Equally frustrating to a just assessment of the situation is the LC requirement "never to make outward verbal criticism, written or otherwise, of any act of governance or of the person of any rector or superior of the Congregation, and to inform forthwith the immediate superior of the member who has made such a criticism." Many religious communities have rules that discountenance grumbling; the LC's stricture is not simply another rule, but is undertaken as a vow: that means the member risks damnation if he acts against it, and it binds his conscience in a uniquely comprehensive and final way. Ironically, this vow makes the LC's support of Maciel epistemically valueless -- I'm not saying it's morally valueless, simply making the obvious point that testimony in favor of a man is shonky when offered by a witness who has vowed a priori, and under pain of mortal sin, never to speak ill of him.
Writing of the 17th century cleric Miguel de Molinos's reaction to ecclesiastical censure, Ronald Knox wrote, "I confess I find in this curious outpouring a perceptible echo of that hysterical humility which meets you, everywhere, in the writings of Madame Guyon. It seems to have been a fault of temperament with the Quietists -- and I do not except Fénelon -- that they could not take things quietly. Every slight, every set-back in their careers had to be dramatised and exclaimed over; they resign themselves to their loss not (as we might expect) with a pious shrug of the shoulders, but in a roaring ecstasy of self-abandonment." Granted that the investigation and decisions regarding Maciel are more than a mere set-back, there's also more than a touch of this "hysterical humility" in the LCs' language about the serenity and tranquility with which Maciel is carrying the cross of Christ, etc. It's edifying to the point of disedification.
Several people have reacted to the decision by positing the following syllogism: If Maciel were innocent, it would be a gross injustice for the CDF and Pope Benedict to impose restrictions on his ministry that invite us (even if they don't require us) to believe that he is guilty. But we have no grounds for thinking the Pope and the CDF have the motive, still less the character, to visit such an injustice upon Maciel. Therefore, he's not innocent. I find this reasoning persuasive. But it leaves a lot of questions hanging. Are we to imagine Maciel's punishment apportioned to his proven guilt, or apportioned to his unproven but evident guilt, or not apportioned to his wrongdoing at all but based on factors such as his health, or the containment of scandal, or the good of the LCs?

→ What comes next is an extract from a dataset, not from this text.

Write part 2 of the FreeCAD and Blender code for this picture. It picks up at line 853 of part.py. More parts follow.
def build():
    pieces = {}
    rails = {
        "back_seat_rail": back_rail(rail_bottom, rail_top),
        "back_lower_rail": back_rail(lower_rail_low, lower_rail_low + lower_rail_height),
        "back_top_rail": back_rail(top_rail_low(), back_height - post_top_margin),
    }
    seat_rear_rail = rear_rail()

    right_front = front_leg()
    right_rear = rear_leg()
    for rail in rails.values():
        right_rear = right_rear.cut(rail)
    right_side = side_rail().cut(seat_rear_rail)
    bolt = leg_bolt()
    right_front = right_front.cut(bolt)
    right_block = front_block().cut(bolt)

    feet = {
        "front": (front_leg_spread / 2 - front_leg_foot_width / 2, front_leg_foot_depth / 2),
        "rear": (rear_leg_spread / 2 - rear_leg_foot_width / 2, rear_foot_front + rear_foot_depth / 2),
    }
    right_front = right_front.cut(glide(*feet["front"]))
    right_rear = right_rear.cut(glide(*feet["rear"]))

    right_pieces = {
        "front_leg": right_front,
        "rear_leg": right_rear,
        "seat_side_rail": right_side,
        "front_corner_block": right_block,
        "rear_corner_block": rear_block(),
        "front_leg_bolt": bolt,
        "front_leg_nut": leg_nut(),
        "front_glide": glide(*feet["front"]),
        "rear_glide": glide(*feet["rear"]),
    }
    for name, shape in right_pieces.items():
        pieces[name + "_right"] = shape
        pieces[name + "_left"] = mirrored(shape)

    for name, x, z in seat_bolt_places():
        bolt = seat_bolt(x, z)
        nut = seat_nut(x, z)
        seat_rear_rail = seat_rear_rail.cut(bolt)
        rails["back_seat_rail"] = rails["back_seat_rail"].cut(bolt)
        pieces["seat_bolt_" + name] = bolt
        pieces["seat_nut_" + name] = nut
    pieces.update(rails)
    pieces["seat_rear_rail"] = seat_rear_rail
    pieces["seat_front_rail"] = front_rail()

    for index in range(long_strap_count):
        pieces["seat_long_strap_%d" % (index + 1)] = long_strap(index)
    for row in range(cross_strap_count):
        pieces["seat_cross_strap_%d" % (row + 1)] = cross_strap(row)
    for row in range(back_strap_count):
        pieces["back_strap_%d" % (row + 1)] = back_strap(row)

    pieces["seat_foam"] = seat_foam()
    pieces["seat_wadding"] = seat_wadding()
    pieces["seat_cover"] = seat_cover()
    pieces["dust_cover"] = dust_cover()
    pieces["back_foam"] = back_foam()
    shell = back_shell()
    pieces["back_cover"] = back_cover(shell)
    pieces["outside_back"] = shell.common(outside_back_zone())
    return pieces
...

Does the Holy See recognize an obligation to address the pastoral needs of the accusers, to the extent that their injuries have been shown well-founded?
Robert Bork, who is an ex-Marine as well as a former judge, was once asked whether, were he a defendant in a criminal proceeding, he'd rather go before a military or a civilian court. He made the formidably trenchant reply that, if he were guilty, he'd rather be tried by a civilian court; if innocent, by the military. However you parse that judgment, it doesn't reflect well on civilian courts, and it would seem to apply a fortiori to ecclesiastical justice. Had you been charged with the atrocities Maciel was charged with, and it was decided to forgo a trial and commit you to life of private penance, in which situation, i.e., guilt or innocence, would you find that a satisfactory conclusion? Exactly.

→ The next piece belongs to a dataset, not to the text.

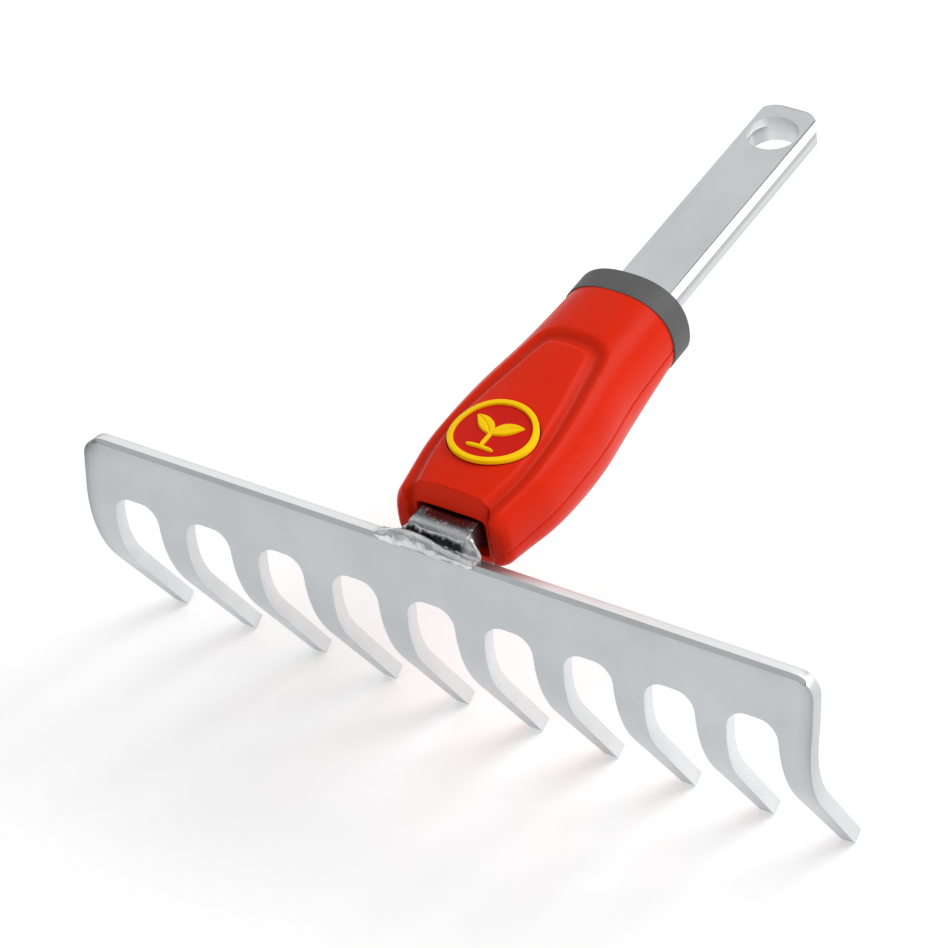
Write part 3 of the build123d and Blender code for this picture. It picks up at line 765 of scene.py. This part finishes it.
def build_cap():
    bm = bmesh.new()
    low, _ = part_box("button_cap")
    skirt, top = low.z / MM, CAP_TOP - BELOW_CAD
    profile = [(AXIS_R, top), *((r, top) for r in np.linspace(1.5, BUTTON_R - 1.5, 8)),
               (CAP_EDGE_R, top), (CAP_EDGE_R + 0.05, top - 0.2), (CAP_EDGE_R + 0.1, top - 0.45),
               (BUTTON_R - 0.25, top - 0.5), (BUTTON_R - 0.08, top - 0.62), (BUTTON_R, top - 0.9),
               (BUTTON_R, skirt), (BUTTON_R - CAP_WALL, skirt), (BUTTON_R - CAP_WALL, top - 1.6),
               (AXIS_R, top - 1.6)]
    lathe(bm, profile, BUTTON_Y, 160, button_height)
    close_ends(bm)
    return piece("button_disc", bm, "button", "dark_red_plastic", DARK_RED, "button_cap")


def build_ring():
    bm = bmesh.new()
    low, top = CAP_TOP - 0.5, RING_TOP - BELOW_CAD
    turns = np.linspace(0, pi / 2, 5)
    profile = [(RING_INNER_R, low)]
    profile += [(RING_INNER_R + RING_SOFT * (1 - cos(a)), top - RING_SOFT * (1 - sin(a))) for a in turns]
    profile += [((RING_INNER_R + BUTTON_R) / 2, top + 0.03)]
    profile += [(BUTTON_R - RING_SOFT * (1 - sin(a)), top - RING_SOFT * (1 - cos(a))) for a in turns]
    profile += [(BUTTON_R, low), profile[0]]
    lathe(bm, profile, BUTTON_Y, 160, button_height)
    bmesh.ops.remove_doubles(bm, verts=bm.verts[:], dist=1e-4)
    bmesh.ops.recalc_face_normals(bm, faces=bm.faces[:])
    return piece("button_rim", bm, "button", "yellow_plastic", YELLOW, "button_ring")


LEAF_LENGTH, LEAF_BULGE, LEAF_LIFT, LEAF_FOOT_Y = 7.8, 1.9, 38.0, -1.2
STALK_WIDTH, STALK_LENGTH, SOIL_WIDTH, BADGE_THICK = 1.1, 4.6, 7.0, 0.5


def badge_patch(bm, spine, halves, rib=0.0):
    """A raised strip with soft edges along a spine of (x, y), given half widths; rib is a vein's depth."""
    rows = []
    steps = np.linspace(-1, 1, 17)
    base = CAP_TOP - 0.4
    for k, ((x, y), half) in enumerate(zip(spine, halves)):
        near, far = spine[max(0, k - 1)], spine[min(len(spine) - 1, k + 1)]
        tangent = Vector((far[0] - near[0], far[1] - near[1], 0)).normalized()
        side = Vector((-tangent.y, tangent.x, 0))
        row = []
        for t in steps:
            p = Vector((x, y, 0)) + side * (half * t)
            edge = min(1.0, (1 - abs(t)) * half / 0.32)
            rise = BADGE_THICK * sqrt(max(0.0, 1 - (1 - edge) ** 2))
            rise -= rib * max(0.0, 1 - abs(t) * half / 0.28) * min(1.0, half / 0.6)
            row.append((p.x, p.y + BUTTON_Y, CAP_TOP - BELOW_CAD + rise + button_height(p.x, 0)))
        rows.append([(row[0][0], row[0][1], base + button_height(row[0][0], 0) - 0.3)] + row
                    + [(row[-1][0], row[-1][1], base + button_height(row[-1][0], 0) - 0.3)])
    grid_faces(bm, rows, closed_columns=True)


def build_badge():
    """A plain sprout: two leaves on a stalk that stands on a line of soil."""
    bm = bmesh.new()
    lift = radians(LEAF_LIFT)
    for side in (1, -1):
        spine, halves = [], []
        for t in np.linspace(0, 1, 26):
            reach = LEAF_LENGTH * t
            sag = 0.55 * sin(pi * t)
            spine.append((side * (reach * cos(lift) - sag * sin(lift)),
                          LEAF_FOOT_Y + reach * sin(lift) + sag * cos(lift)))
            halves.append(max(0.06, LEAF_BULGE * sin(pi * t) ** 0.75 * (1.06 - 0.25 * t)))
        badge_patch(bm, spine, halves, rib=0.22)
    stalk = [(0, LEAF_FOOT_Y + 0.5 - (STALK_LENGTH + 0.5) * t) for t in np.linspace(0, 1, 12)]
    badge_patch(bm, stalk, [STALK_WIDTH / 2] * 9 + [0.45, 0.30, 0.15])
    soil_y = LEAF_FOOT_Y - STALK_LENGTH
    soil = [(SOIL_WIDTH / 2 * t, soil_y + 0.25 * (1 - t * t)) for t in np.linspace(-1, 1, 30)]
    badge_patch(bm, soil, [STALK_WIDTH / 2 * max(0.12, sqrt(max(0.0, 1 - abs(t) ** 6)))
                           for t in np.linspace(-1, 1, 30)])
    close_ends(bm)
    return piece("button_sprout", bm, "button", "yellow_plastic", YELLOW, "button_badge", crease=50)


# ------------------------------------------------------------------------------- tang, collar, inside

RECESS_R, RECESS_FROM, RECESS_TO = 3.3, -14, -8.9


def refined(name, node, body, slot, material, width, angle=35, crease=32):
    """A copy of a CAD node with its sharp edges rounded."""
    bm = bmesh.new()
    bm.from_mesh(nodes[node].data)
    bmesh.ops.scale(bm, vec=(1 / MM,) * 3, verts=bm.verts[:])
    bmesh.ops.remove_doubles(bm, verts=bm.verts[:], dist=1e-3)
    bmesh.ops.dissolve_limit(bm, angle_limit=radians(0.6), verts=bm.verts[:], edges=bm.edges[:])
    round_edges(bm, width, angle)
    return piece(name, bm, body, slot, material, node, crease=crease)


def build_spring():
    """The coil spring in the tang's pocket, its end turns closed."""
    low, high = (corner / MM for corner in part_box("button_spring"))
    climb = high.z - low.z - SPRING_WIRE
    turns = np.linspace(0, SPRING_TURNS, 40 * SPRING_TURNS + 1)
    heights = curve_through([(0, 0), (SPRING_CLOSED, SPRING_WIRE * SPRING_CLOSED),
                             (SPRING_TURNS - SPRING_CLOSED, climb - SPRING_WIRE * SPRING_CLOSED),
                             (SPRING_TURNS, climb)], turns)
    bm = bmesh.new()
    rows = []
    for turn, height in zip(turns, heights):
        row = []
        for around in np.linspace(0, 2 * pi, 16, endpoint=False):
            reach = SPRING_R + SPRING_WIRE / 2 * cos(around)
            row.append((reach * cos(2 * pi * turn), BUTTON_Y + reach * sin(2 * pi * turn),
                        low.z + height + SPRING_WIRE / 2 * (1 + sin(around))))
        rows.append(row)
    grid_faces(bm, rows, closed_columns=True)
    close_ends(bm)
    made = piece("button_spring_coil", bm, "head", "spring_steel", SPRING, "button_spring", crease=50)
    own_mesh(made)


def screw_recess_cutter():
    """The well in the lower shell that the screw's head sits in, slightly flared at its mouth."""
    screw_low, screw_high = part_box("housing_screw")
    bm = bmesh.new()
    lathe(bm, [(AXIS_R, RECESS_FROM), (RECESS_R + 0.4, RECESS_FROM), (RECESS_R + 0.2, -11.2),
               (RECESS_R, -10.7), (RECESS_R, RECESS_TO), (AXIS_R, RECESS_TO)],
          (screw_low.y + screw_high.y) / 2 / MM, 64)
    close_ends(bm)
    return bm


def keep_cad(node, material):
    """Leaves a CAD node's shape as it is and gives it a better material."""
    nodes[node].data.materials.clear()
    nodes[node].data.materials.append(material)


build_comb()
build_bead_top()
build_bead_under()
refined("tang", "tang_bar", "head", "polished_tang", TANG, 0.3)
upper = build_shell("housing_upper", True, "upper_shell")
cut(upper, button_hole_cutter())
mark_groove(upper)
lower = build_shell("housing_lower", False, "lower_shell")
cut(lower, screw_recess_cutter())
mark_groove(lower)
refined("collar", "collar_ring", "head", "grey_plastic", GREY, 0.25)
build_cap()
build_ring()
build_badge()
keep_cad("nose_block", BLACK)
keep_cad("housing_screw", LOCK)
keep_cad("lock_bolt", LOCK)
keep_cad("retaining_clip", SPRING)
build_spring()

# ------------------------------------------------------------------------------- floor, light, camera

FLOOR_REACH, FLOOR_GAP, FLOOR_GLOW, SKY_STRENGTH = 6.0, 0.0002, 0.27, 0.9  # metres and strengths


def build_floor():
    low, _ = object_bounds()
    mesh = bpy.data.meshes.new("floor")
    corners = ((-1, -1), (1, -1), (1, 1), (-1, 1))
    mesh.from_pydata([(x * FLOOR_REACH, y * FLOOR_REACH, low.z - FLOOR_GAP) for x, y in corners],
                     [], [(0, 1, 2, 3)])
    made = bpy.data.objects.new("floor", mesh)
    bpy.context.scene.collection.objects.link(made)
    material, tree, shader = new_material("floor", Roughness=0.85, Specular_IOR_Level=0.1,
                                          Emission_Color=(1, 1, 1, 1), Emission_Strength=FLOOR_GLOW)
    tone = ramp(tree, noise_factor(tree, 3, 3, 0.5), (0.3, 0.90), (0.7, 0.92))
    tree.links.new(tone, shader.inputs["Base Color"])
    mesh.materials.append(material)


def area_light(name, place, aim, size, power):
    data = bpy.data.lights.new(name, "AREA")
    data.shape, data.size, data.size_y, data.energy = "RECTANGLE", size[0], size[1], power
    made = bpy.data.objects.new(name, data)
    made.location = place
    made.rotation_euler = (Vector(aim) - Vector(place)).to_track_quat("-Z", "Y").to_euler()
    bpy.context.scene.collection.objects.link(made)


def light_scene():
    """A studio that is dark below and bright above, behind and to the right, and one soft lamp."""
    world = bpy.data.worlds.new("studio")
    world.use_nodes = True
    tree = world.node_tree
    place = tree.nodes.new("ShaderNodeTexCoord")
    split = tree.nodes.new("ShaderNodeSeparateXYZ")
    tree.links.new(place.outputs["Generated"], split.inputs[0])
    sky = ramp(tree, split.outputs["Z"], (0.0, 0.26), (0.35, 0.34), (0.60, 0.82), (0.85, 0.76))
    backdrop = ramp(tree, split.outputs["Y"], (0.15, 0.0), (0.50, 0.86))
    sky = blend(tree, "LIGHTEN", 1.0, sky, backdrop)
    right_wall = ramp(tree, split.outputs["X"], (0.25, 0.0), (0.60, 0.85))
    sky = blend(tree, "LIGHTEN", 1.0, sky, right_wall)
    background = tree.nodes["Background"]
    tree.links.new(sky, background.inputs["Color"])
    background.inputs["Strength"].default_value = SKY_STRENGTH
    bpy.context.scene.world = world
    area_light("key", (1.00, 1.05, 1.15), (0, -0.03, 0), (1.2, 0.9), 15)


def build_camera():
    """The camera stands off from its aim by azimuth and elevation and is rolled a little."""
    aim, distance = Vector((-0.0044, -0.0641, 0.0)), 0.8475
    azimuth, elevation, roll = radians(38.13), radians(41.53), radians(-9.44)
    back = Vector((sin(azimuth) * cos(elevation), -cos(azimuth) * cos(elevation), sin(elevation)))
    data = bpy.data.cameras.new("camera")
    data.lens, data.sensor_width = 144.6, 36.0
    made = bpy.data.objects.new("camera", data)
    turn = (-back).to_track_quat("-Z", "Y").to_matrix().to_4x4() @ Matrix.Rotation(roll, 4, "Z")
    made.matrix_world = Matrix.Translation(aim + back * distance) @ turn
    bpy.context.scene.collection.objects.link(made)
    bpy.context.scene.camera = made


build_floor()
light_scene()
build_camera()
bpy.context.scene.view_settings.view_transform = "Standard"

Many of us know personally Legionaries of Christ or members of Regnum Christi who lead lives of sincerity, integrity, and exemplary virtue. It's painful to consider how much of their good will and wholesome piety has been spent in defense of Maciel, and how much of what remains may be jeopardized by his disgrace. To us spectators, the Maciel Affair has been particularly exasperating because it brought into conjunction two vexing traditions of (shall we say) "abbreviating the truth" -- the LC's, in service of its institutional defensiveness; the Holy See's, in service of what may be charitably termed charity and less-charitably termed saving face: la bella figura. It's time for a change. Just as Pope John Paul II permitted some of the ugliness and weakness of age to be put on view, the better to witness to its inherent dignity, perhaps the Holy See, and orders such as the Legionaries, can risk more candor about the ugliness and weakness of their human endeavors, the better to witness to God's grace at work.